Please quote exactly the opening lines of the data, from the first line to the one where "three-ring D mechanism." appears.

_Source data_:
****

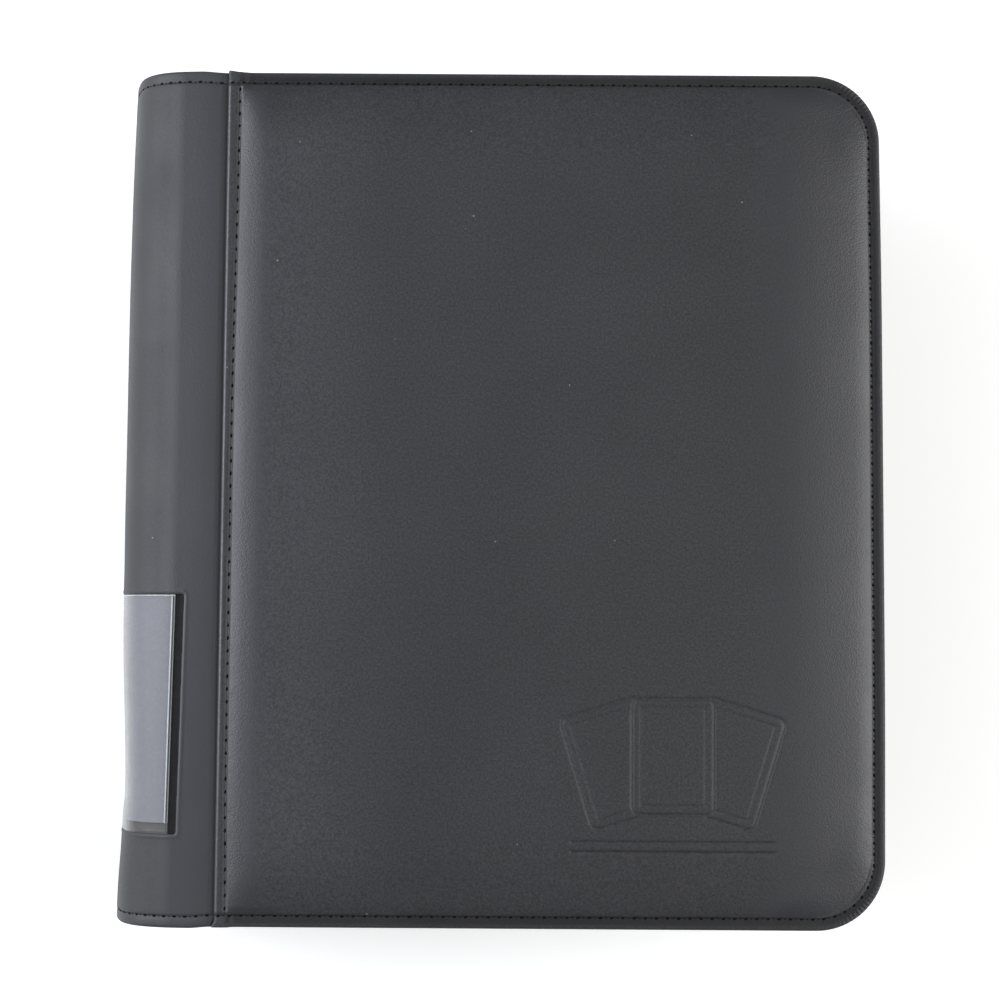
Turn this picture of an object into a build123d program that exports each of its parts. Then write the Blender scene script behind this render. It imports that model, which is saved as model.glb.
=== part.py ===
"""Ring album for trading cards: padded leatherette covers, a soft rolled spine and a three-ring D mechanism.

The album is closed and lies on its back cover. X runs from the spine to the fore-edge, Y to the top
edge, Z up through the front cover. The origin is under the middle of the back cover, on the surface
that the album lies on. All lengths are in millimetres, angles in degrees.
"""

from build123d import *
import math
import os

# --- album ---------------------------------------------------------------------------------------
cover_height = 318.0           # top edge to bottom edge
cover_width = 286.9            # leftmost point of the spine to the fore-edge
album_thickness = 73.8         # outer face to outer face of the flat stitched borders
fore_edge_corner_radius = 24.0
padding_thickness = 4.0        # how far each padded panel stands proud of its border

# --- layers of a cover, from the outside in ------------------------------------------------------
leather_thickness = 1.2
board_thickness = 2.0
lining_thickness = 0.8
turned_edge_width = 1.2        # leather turned over the edges of the board and lining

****

_Reply to the task_:
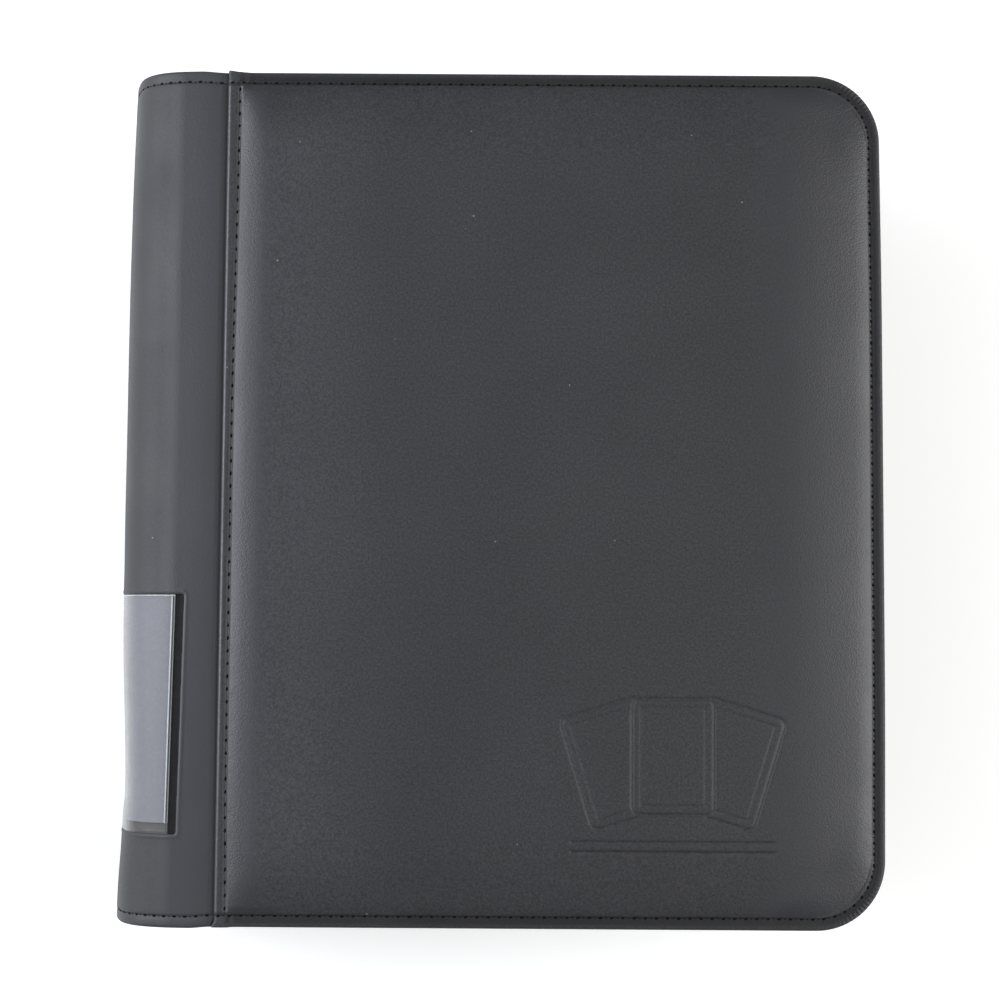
Turn this picture of an object into a build123d program that exports each of its parts. Then write the Blender scene script behind this render. It imports that model, which is saved as model.glb.
=== part.py ===
"""Ring album for trading cards: padded leatherette covers, a soft rolled spine and a three-ring D mechanism.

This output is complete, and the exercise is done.